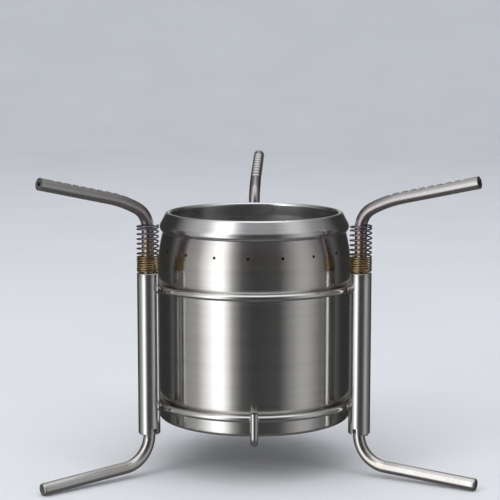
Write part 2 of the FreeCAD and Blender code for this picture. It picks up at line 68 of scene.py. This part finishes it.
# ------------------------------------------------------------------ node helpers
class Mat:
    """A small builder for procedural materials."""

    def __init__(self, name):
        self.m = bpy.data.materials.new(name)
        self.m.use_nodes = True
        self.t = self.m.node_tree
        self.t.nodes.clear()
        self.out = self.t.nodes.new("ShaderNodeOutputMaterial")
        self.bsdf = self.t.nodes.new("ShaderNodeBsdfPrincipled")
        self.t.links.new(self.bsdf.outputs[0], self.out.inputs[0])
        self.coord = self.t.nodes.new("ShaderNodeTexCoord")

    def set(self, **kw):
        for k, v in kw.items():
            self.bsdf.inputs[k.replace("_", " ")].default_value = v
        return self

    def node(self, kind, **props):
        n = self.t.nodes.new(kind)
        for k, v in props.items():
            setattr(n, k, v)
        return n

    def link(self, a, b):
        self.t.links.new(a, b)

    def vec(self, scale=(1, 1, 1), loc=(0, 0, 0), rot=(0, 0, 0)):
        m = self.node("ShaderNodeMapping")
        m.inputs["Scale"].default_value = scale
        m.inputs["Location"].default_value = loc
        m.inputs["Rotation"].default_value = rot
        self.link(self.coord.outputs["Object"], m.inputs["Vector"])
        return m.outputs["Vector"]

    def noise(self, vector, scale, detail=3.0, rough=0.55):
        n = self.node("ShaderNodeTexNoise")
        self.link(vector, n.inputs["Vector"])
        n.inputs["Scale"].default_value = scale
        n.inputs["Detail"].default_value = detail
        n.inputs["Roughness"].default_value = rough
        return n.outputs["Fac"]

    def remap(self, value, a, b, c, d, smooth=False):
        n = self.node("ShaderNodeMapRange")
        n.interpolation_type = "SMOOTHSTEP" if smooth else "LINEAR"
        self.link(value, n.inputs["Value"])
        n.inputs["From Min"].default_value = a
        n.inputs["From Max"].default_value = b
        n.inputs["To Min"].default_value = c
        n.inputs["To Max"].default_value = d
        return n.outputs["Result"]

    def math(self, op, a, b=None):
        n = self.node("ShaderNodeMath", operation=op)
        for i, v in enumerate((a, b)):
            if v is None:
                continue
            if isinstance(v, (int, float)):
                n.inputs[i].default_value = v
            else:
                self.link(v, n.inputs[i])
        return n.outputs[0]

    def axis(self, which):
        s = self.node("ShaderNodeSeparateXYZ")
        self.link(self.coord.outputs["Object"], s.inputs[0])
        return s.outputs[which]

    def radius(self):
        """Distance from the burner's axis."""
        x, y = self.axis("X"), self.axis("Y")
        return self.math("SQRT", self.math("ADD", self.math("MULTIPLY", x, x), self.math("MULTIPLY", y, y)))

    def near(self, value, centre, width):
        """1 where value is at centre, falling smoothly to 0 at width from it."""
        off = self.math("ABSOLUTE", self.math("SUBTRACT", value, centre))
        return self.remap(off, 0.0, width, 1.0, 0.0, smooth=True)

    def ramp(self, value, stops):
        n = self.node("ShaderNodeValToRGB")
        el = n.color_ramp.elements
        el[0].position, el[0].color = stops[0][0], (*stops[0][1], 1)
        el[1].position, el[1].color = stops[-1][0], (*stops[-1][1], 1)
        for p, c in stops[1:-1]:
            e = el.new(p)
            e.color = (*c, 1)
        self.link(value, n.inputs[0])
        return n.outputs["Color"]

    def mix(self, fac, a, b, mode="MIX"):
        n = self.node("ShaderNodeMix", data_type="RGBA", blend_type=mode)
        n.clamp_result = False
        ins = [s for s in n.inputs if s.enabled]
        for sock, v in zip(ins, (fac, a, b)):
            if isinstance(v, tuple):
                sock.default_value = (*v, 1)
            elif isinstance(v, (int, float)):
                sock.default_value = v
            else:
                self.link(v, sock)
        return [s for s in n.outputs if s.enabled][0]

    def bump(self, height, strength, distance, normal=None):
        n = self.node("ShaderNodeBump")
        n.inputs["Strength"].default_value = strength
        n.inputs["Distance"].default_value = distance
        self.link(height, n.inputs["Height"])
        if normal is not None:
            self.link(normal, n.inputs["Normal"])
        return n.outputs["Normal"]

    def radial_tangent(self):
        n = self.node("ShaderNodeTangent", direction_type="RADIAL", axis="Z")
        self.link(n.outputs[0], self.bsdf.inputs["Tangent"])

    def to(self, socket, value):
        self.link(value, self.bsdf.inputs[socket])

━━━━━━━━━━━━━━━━

Repeat the material above in full, quoting it exactly.

_Result of this exercise_.
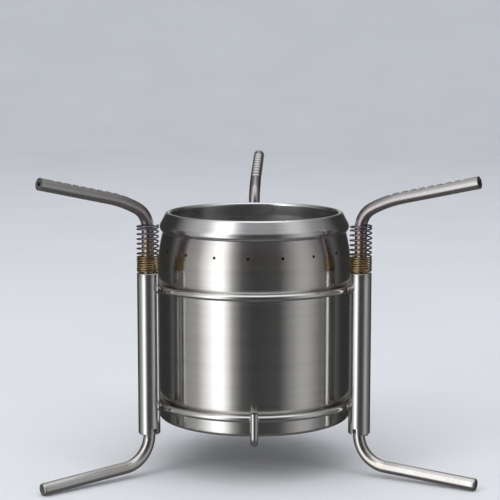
Write part 2 of the FreeCAD and Blender code for this picture. It picks up at line 68 of scene.py. This part finishes it.
# ------------------------------------------------------------------ node helpers
class Mat:
    """A small builder for procedural materials."""

    def __init__(self, name):
        self.m = bpy.data.materials.new(name)
        self.m.use_nodes = True
        self.t = self.m.node_tree
        self.t.nodes.clear()
        self.out = self.t.nodes.new("ShaderNodeOutputMaterial")
        self.bsdf = self.t.nodes.new("ShaderNodeBsdfPrincipled")
        self.t.links.new(self.bsdf.outputs[0], self.out.inputs[0])
        self.coord = self.t.nodes.new("ShaderNodeTexCoord")

    def set(self, **kw):
        for k, v in kw.items():
            self.bsdf.inputs[k.replace("_", " ")].default_value = v
        return self

    def node(self, kind, **props):
        n = self.t.nodes.new(kind)
        for k, v in props.items():
            setattr(n, k, v)
        return n

    def link(self, a, b):
        self.t.links.new(a, b)

    def vec(self, scale=(1, 1, 1), loc=(0, 0, 0), rot=(0, 0, 0)):
        m = self.node("ShaderNodeMapping")
        m.inputs["Scale"].default_value = scale
        m.inputs["Location"].default_value = loc
        m.inputs["Rotation"].default_value = rot
        self.link(self.coord.outputs["Object"], m.inputs["Vector"])
        return m.outputs["Vector"]

    def noise(self, vector, scale, detail=3.0, rough=0.55):
        n = self.node("ShaderNodeTexNoise")
        self.link(vector, n.inputs["Vector"])
        n.inputs["Scale"].default_value = scale
        n.inputs["Detail"].default_value = detail
        n.inputs["Roughness"].default_value = rough
        return n.outputs["Fac"]

    def remap(self, value, a, b, c, d, smooth=False):
        n = self.node("ShaderNodeMapRange")
        n.interpolation_type = "SMOOTHSTEP" if smooth else "LINEAR"
        self.link(value, n.inputs["Value"])
        n.inputs["From Min"].default_value = a
        n.inputs["From Max"].default_value = b
        n.inputs["To Min"].default_value = c
        n.inputs["To Max"].default_value = d
        return n.outputs["Result"]

    def math(self, op, a, b=None):
        n = self.node("ShaderNodeMath", operation=op)
        for i, v in enumerate((a, b)):
            if v is None:
                continue
            if isinstance(v, (int, float)):
                n.inputs[i].default_value = v
            else:
                self.link(v, n.inputs[i])
        return n.outputs[0]

    def axis(self, which):
        s = self.node("ShaderNodeSeparateXYZ")
        self.link(self.coord.outputs["Object"], s.inputs[0])
        return s.outputs[which]

    def radius(self):
        """Distance from the burner's axis."""
        x, y = self.axis("X"), self.axis("Y")
        return self.math("SQRT", self.math("ADD", self.math("MULTIPLY", x, x), self.math("MULTIPLY", y, y)))

    def near(self, value, centre, width):
        """1 where value is at centre, falling smoothly to 0 at width from it."""
        off = self.math("ABSOLUTE", self.math("SUBTRACT", value, centre))
        return self.remap(off, 0.0, width, 1.0, 0.0, smooth=True)

    def ramp(self, value, stops):
        n = self.node("ShaderNodeValToRGB")
        el = n.color_ramp.elements
        el[0].position, el[0].color = stops[0][0], (*stops[0][1], 1)
        el[1].position, el[1].color = stops[-1][0], (*stops[-1][1], 1)
        for p, c in stops[1:-1]:
            e = el.new(p)
            e.color = (*c, 1)
        self.link(value, n.inputs[0])
        return n.outputs["Color"]

    def mix(self, fac, a, b, mode="MIX"):
        n = self.node("ShaderNodeMix", data_type="RGBA", blend_type=mode)
        n.clamp_result = False
        ins = [s for s in n.inputs if s.enabled]
        for sock, v in zip(ins, (fac, a, b)):
            if isinstance(v, tuple):
                sock.default_value = (*v, 1)
            elif isinstance(v, (int, float)):
                sock.default_value = v
            else:
                self.link(v, sock)
        return [s for s in n.outputs if s.enabled][0]

    def bump(self, height, strength, distance, normal=None):
        n = self.node("ShaderNodeBump")
        n.inputs["Strength"].default_value = strength
        n.inputs["Distance"].default_value = distance
        self.link(height, n.inputs["Height"])
        if normal is not None:
            self.link(normal, n.inputs["Normal"])
        return n.outputs["Normal"]

    def radial_tangent(self):
        n = self.node("ShaderNodeTangent", direction_type="RADIAL", axis="Z")
        self.link(n.outputs[0], self.bsdf.inputs["Tangent"])

    def to(self, socket, value):
        self.link(value, self.bsdf.inputs[socket])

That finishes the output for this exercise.